• GIVEN TASK:
Return the listing below in full, with every line exactly as it is.

• COLLECTED DATA:
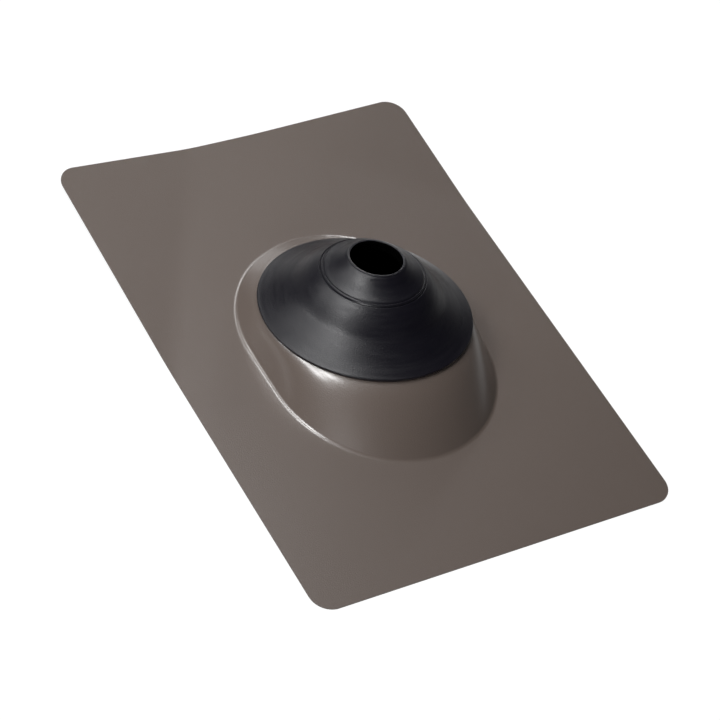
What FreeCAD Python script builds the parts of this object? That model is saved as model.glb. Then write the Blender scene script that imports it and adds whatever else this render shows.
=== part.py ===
# Pipe flashing boot for a round vent pipe on a pitched roof.
# A pressed aluminium base flashing (flat flange, oval dome, tilted round seat) carries
# one moulded rubber collar, which snaps over the edge of the hole in the seat.
# Frame: X across the slope, +Y up the slope, +Z away from the roof. The origin is the
# middle of the flange's underside, so the sheet lies on the roof at z = 0. Millimetres.
import FreeCAD, Part
import math
import os
from FreeCAD import Placement, Rotation, Vector

# ---- flange ----
flange_width = 292.0          # across the slope
flange_length = 395.0         # along the slope
corner_radius = 15.0
sheet = 0.8                   # thickness of the aluminium, everywhere

# The two upslope corners are bent up a little, each along a diagonal line. The line
# cuts the short edge and the long edge at these distances from the corner.
left_bend_short, left_bend_long, left_bend_angle = 121.5, 200.5, 5.5
right_bend_short, right_bend_long, right_bend_angle = 141.3, 117.0, 3.3
bend_width = 17.5             # how far each bend is spread

# ---- dome ----
# The seat is a flat ring, tilted to face upslope by a roof pitch of 2 in 12. The
# foot is an obround: two half circles about centres up and down the slope.
pitch_rise, pitch_run = 2.0, 12.0
seat_y = 5.6                  # middle of the seat
seat_low_edge = 11.2          # height of the seat's upslope edge, on top of the sheet
foot_margin = 7.4             # from the collar's rim out to the foot, at the sides
foot_downslope = 34.0         # the lower half circle's centre, from the seat's
foot_upslope = 5.7            # the upper one's
foot_fillet = 4.5             # pressed crease round the foot
seat_knee = 2.6               # rounding from the seat to the wall
steepest_wall = 84.0          # degrees from the roof
foot_swell = 8.0              # degrees by which the wall's foot is steeper than its chord
head_swell = 24.0             # degrees by which its head is flatter
foot_swell_share = 0.4        # most of the room below the steepest wall that each may take
head_swell_share = 1.2
wall_lead, wall_trail = 0.22, 0.45    # lengths of the wall's two handles, as shares

# ---- rubber collar ----
rim_radius = 76.1
rim_overhang = 3.1            # past the flat of the seat
rim_lip = 2.2                 # height of the outer edge
rim_shoulder = 1.4            # width of the rounding on top of it
rim_undercut = 0.5            # by which the edge leans in below
bore_radius = 18.5            # stretches over a nominal 1-1/2 inch pipe
bore_length = 7.0
bore_round = 0.7              # rounding of the mouth
bore_lip = 2.6                # width of the small lip round the mouth
bore_relief = 1.0             # chamfer inside, below the bore
collar_height = 46.4          # from the seat to the mouth
ring_radius = 36.4            # tear ring, cut out for a 3 inch pipe
ring_drop = 12.4              # from the mouth down to the ring
ring_half = 1.5               # half the ring's width along the radius
collar_wall = 3.0
seat_overlap = 13.1           # from the rim in to the edge of the metal's hole
groove_clearance = 0.2        # between that edge and the collar's neck
bead_overlap = 4.0            # the bead's reach under the sheet
bead_depth = 3.4
neck_width = 5.6

# ---- worked out ----
seat_radius = rim_radius - rim_overhang
seat_hole_radius = rim_radius - seat_overlap
foot_radius = rim_radius + foot_margin
seat_tilt = math.atan2(pitch_rise, pitch_run)
seat_height = seat_low_edge + seat_radius * math.sin(seat_tilt)
seat_centre = Vector(0, seat_y, seat_height)
seat_axis = Vector(0, math.sin(seat_tilt), math.cos(seat_tilt))
seat_upslope = Vector(0, math.cos(seat_tilt), -math.sin(seat_tilt))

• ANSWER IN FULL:
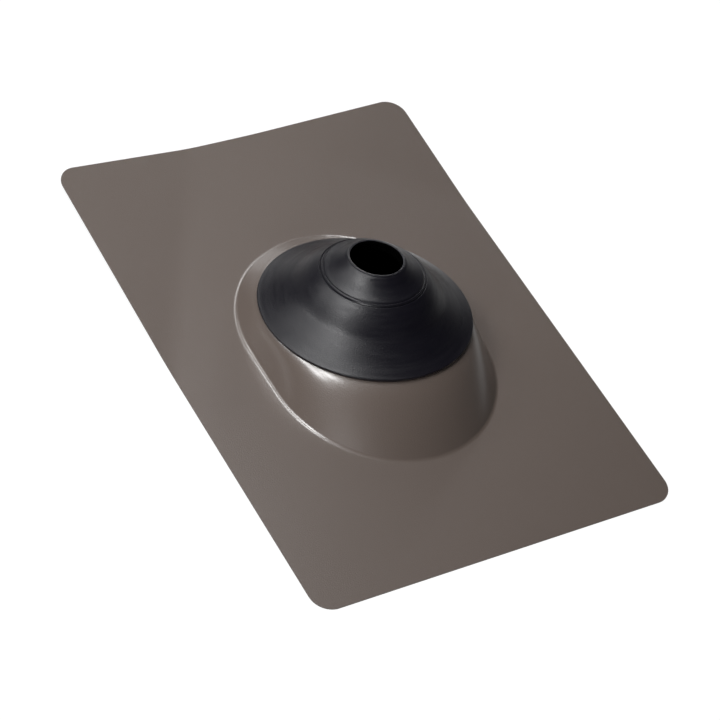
What FreeCAD Python script builds the parts of this object? That model is saved as model.glb. Then write the Blender scene script that imports it and adds whatever else this render shows.
=== part.py ===
# Pipe flashing boot for a round vent pipe on a pitched roof.
# A pressed aluminium base flashing (flat flange, oval dome, tilted round seat) carries
# one moulded rubber collar, which snaps over the edge of the hole in the seat.
# Frame: X across the slope, +Y up the slope, +Z away from the roof. The origin is the
# middle of the flange's underside, so the sheet lies on the roof at z = 0. Millimetres.
import FreeCAD, Part
import math
import os
from FreeCAD import Placement, Rotation, Vector

# ---- flange ----
flange_width = 292.0          # across the slope
flange_length = 395.0         # along the slope
corner_radius = 15.0
sheet = 0.8                   # thickness of the aluminium, everywhere

# The two upslope corners are bent up a little, each along a diagonal line. The line
# cuts the short edge and the long edge at these distances from the corner.
left_bend_short, left_bend_long, left_bend_angle = 121.5, 200.5, 5.5
right_bend_short, right_bend_long, right_bend_angle = 141.3, 117.0, 3.3
bend_width = 17.5             # how far each bend is spread

# ---- dome ----
# The seat is a flat ring, tilted to face upslope by a roof pitch of 2 in 12. The
# foot is an obround: two half circles about centres up and down the slope.
pitch_rise, pitch_run = 2.0, 12.0
seat_y = 5.6                  # middle of the seat
seat_low_edge = 11.2          # height of the seat's upslope edge, on top of the sheet
foot_margin = 7.4             # from the collar's rim out to the foot, at the sides
foot_downslope = 34.0         # the lower half circle's centre, from the seat's
foot_upslope = 5.7            # the upper one's
foot_fillet = 4.5             # pressed crease round the foot
seat_knee = 2.6               # rounding from the seat to the wall
steepest_wall = 84.0          # degrees from the roof
foot_swell = 8.0              # degrees by which the wall's foot is steeper than its chord
head_swell = 24.0             # degrees by which its head is flatter
foot_swell_share = 0.4        # most of the room below the steepest wall that each may take
head_swell_share = 1.2
wall_lead, wall_trail = 0.22, 0.45    # lengths of the wall's two handles, as shares

# ---- rubber collar ----
rim_radius = 76.1
rim_overhang = 3.1            # past the flat of the seat
rim_lip = 2.2                 # height of the outer edge
rim_shoulder = 1.4            # width of the rounding on top of it
rim_undercut = 0.5            # by which the edge leans in below
bore_radius = 18.5            # stretches over a nominal 1-1/2 inch pipe
bore_length = 7.0
bore_round = 0.7              # rounding of the mouth
bore_lip = 2.6                # width of the small lip round the mouth
bore_relief = 1.0             # chamfer inside, below the bore
collar_height = 46.4          # from the seat to the mouth
ring_radius = 36.4            # tear ring, cut out for a 3 inch pipe
ring_drop = 12.4              # from the mouth down to the ring
ring_half = 1.5               # half the ring's width along the radius
collar_wall = 3.0
seat_overlap = 13.1           # from the rim in to the edge of the metal's hole
groove_clearance = 0.2        # between that edge and the collar's neck
bead_overlap = 4.0            # the bead's reach under the sheet
bead_depth = 3.4
neck_width = 5.6

# ---- worked out ----
seat_radius = rim_radius - rim_overhang
seat_hole_radius = rim_radius - seat_overlap
foot_radius = rim_radius + foot_margin
seat_tilt = math.atan2(pitch_rise, pitch_run)
seat_height = seat_low_edge + seat_radius * math.sin(seat_tilt)
seat_centre = Vector(0, seat_y, seat_height)
seat_axis = Vector(0, math.sin(seat_tilt), math.cos(seat_tilt))
seat_upslope = Vector(0, math.cos(seat_tilt), -math.sin(seat_tilt))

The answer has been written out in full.